“Kwanqingetshe” is an isiZulu term that describes a state of stagnation. It’s something we are all familiar with; whether in our own lives when we feel we have lost direction; or – as many would feel is the situation in South Africa – living in a country where progress seems out of reach.
This is the result of the prevailing climate of a chronic lack of service delivery and a never-ending cycle of corruption within our body politic. It creates an unsettling sense that we’ve long lost direction and arrived at a place of stagnation and insecurity. Combine this with the uncertainty presented by the global pandemic, and you have the perfect recipe for ‘kwanqingetshe’.
This is the subject of artist Phumulani Ntuli’s exhibition ‘A Navigation Guide to Kwanqingetshe’, which opened at the Bag Factory in Fordsburg, Johannesburg, at the weekend. It is curated by Ruzy Rusike and is the artist’s third solo exhibition. Our destination, as the title suggests, is unresolved. We exist in limbo, left only to imagine, idealise or dread the future.

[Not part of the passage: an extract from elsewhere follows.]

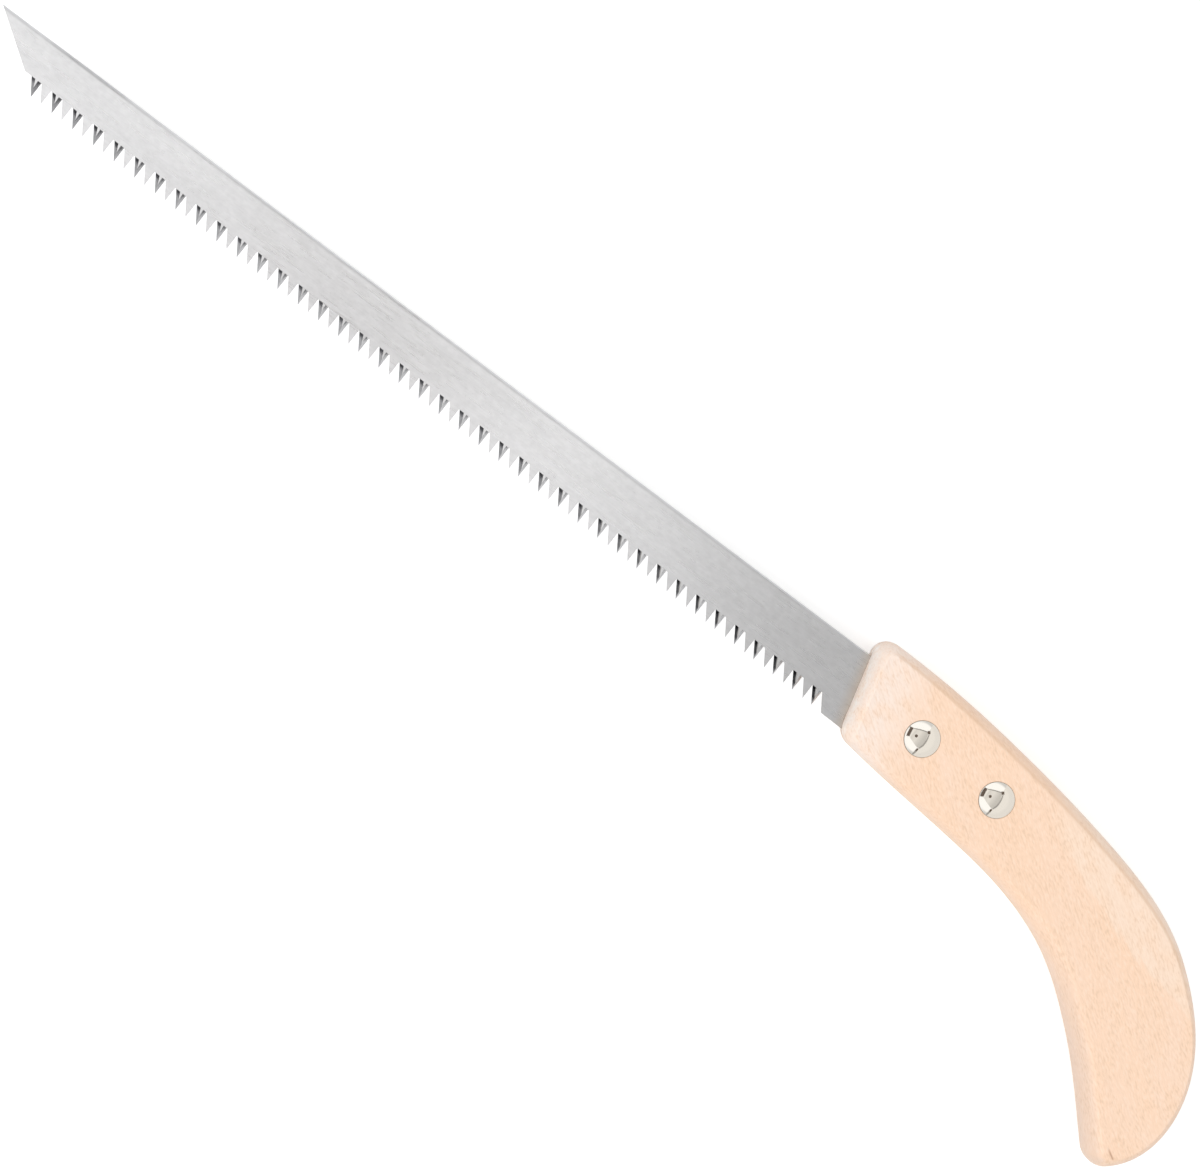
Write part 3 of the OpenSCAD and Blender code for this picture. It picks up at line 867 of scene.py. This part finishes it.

Ntuli presents a colourful body of work, consisting of mixed media collages on canvas – a mélange of paint, print fabric and archival images. In one of these works, titled ‘Stolen Songs’, we see three figures: one facing the other two, extending a clenched fist. “The gesture of extending one’s hand is about giving something, but that’s not what this figure is doing. The clenched fist symbolises a kind of pause or silencing,” Ntuli says of this work.
One of the other two figures is made partly of archival images; old pictures from the community Thuli grew up in, in White City, Soweto, in what looks like a child’s birthday party. The other figure is made partly of images from the 2012 Marikana miners’ strike and protest that was met with brute force by the South African Police Service, leaving 34 miners dead.
It’s a dark moment in South Africa that evoked comparisons to apartheid-era massacres albeit under a democratic state premised on respect for human rights.
“There’s a sense of unreliability in the narration of stories. In Marikana, for example, the narration of that story didn’t come from the miners themselves. It’s told from a different point of view. They don’t have a voice, so this figure (with a clenched fist) is someone who comes and steals people’s memories and voices.”
Born in 1986 during the four-year state of emergency imposed by the National Party government in the waning days of apartheid, Ntuli is part of a generation of South Africans who grew up at a time of both extreme violence and hope as epitomised by events such as the unbanning of the African National Congress, Nelson Mandela’s release from prison and the Convention for a Democratic South Africa (CODESA), culminating in the 1994 election, and the death knell to a system of oppression that had seen a decades long disenfranchisement of black South Africans.
But he is also part of a generation that has seen the years since Mandela’s hope filled reign descend into the chaos of rampant corruption, unemployment, poverty and racism that keeps rearing its ugly head almost three decades since the dismantling of apartheid.
Compounding this political and social quagmire is the unease brought about by the covid-19 pandemic.
“It’s that question of (how do you) navigate the status quo? Personally, I find myself in a space of anxiety, (feeling) overwhelmed by uncertainty. Kwanqingetse is not a place, but it’s about emphasising the need to navigate to another state. We’ve been forced into this space of trying to figure it out. It can be quite situational from one individual to another, but it’s also collective. Being a black South African, specifically, having a colonial inheritance and in my personal point of view, being black man, there are also ideas of representation around masculinity, so this kind of goes into different levels. I draw from aspects of my personal life because I’m familiar with these situations,” explains Ntuli.
His first foray into art came early in life with his involvement in music at his local church. He later on developed his artistic skills, broadening his practice by using materials and found objects. On his parent’s insistence, he pursued an education in accounting through the University of South Africa (UNISA). It wasn’t until 2008 that he enrolled for his fine arts undergrad at the University of Johannesburg. “I knew I had a talent for drawing but that wasn’t enough,” he says. “I’ve always found myself in the company of artists, visiting art galleries and going to music shows, so my desire to pursue art only grew stronger.”
“My first professional practice started here at the Bag Factory with the Thupelo workshop.”
This was followed by some group shows and a project titled “Umjondolo” under the auspices of the Goethe Institute in 2012. The performance piece dealt with notions of space, city, citizenship and identity in the wake of the xenophobic attacks in the years prior as well as the subsequent forced removals of illegal occupants of flats in the Johannesburg CBD by the famous Red Ants – a private security company specialising in clearing “illegal invaders” from properties in that city.
As with ‘A Navigation Guide to Kwanqingetshe’, Ntuli’s work straddles the real and the occult in an attempt to understand reality and make sense of the past, present and possible future in the midst of this climate of uncertainty. “I feel like we are in something like a loop where certain events keep coming up. It feels like certain things have been resolved but they haven’t; like racism, for instance. It’s something we’ve dealt with for so long but it doesn’t seem to change. Likewise, the advancement of black people seems to elude our political institutions.”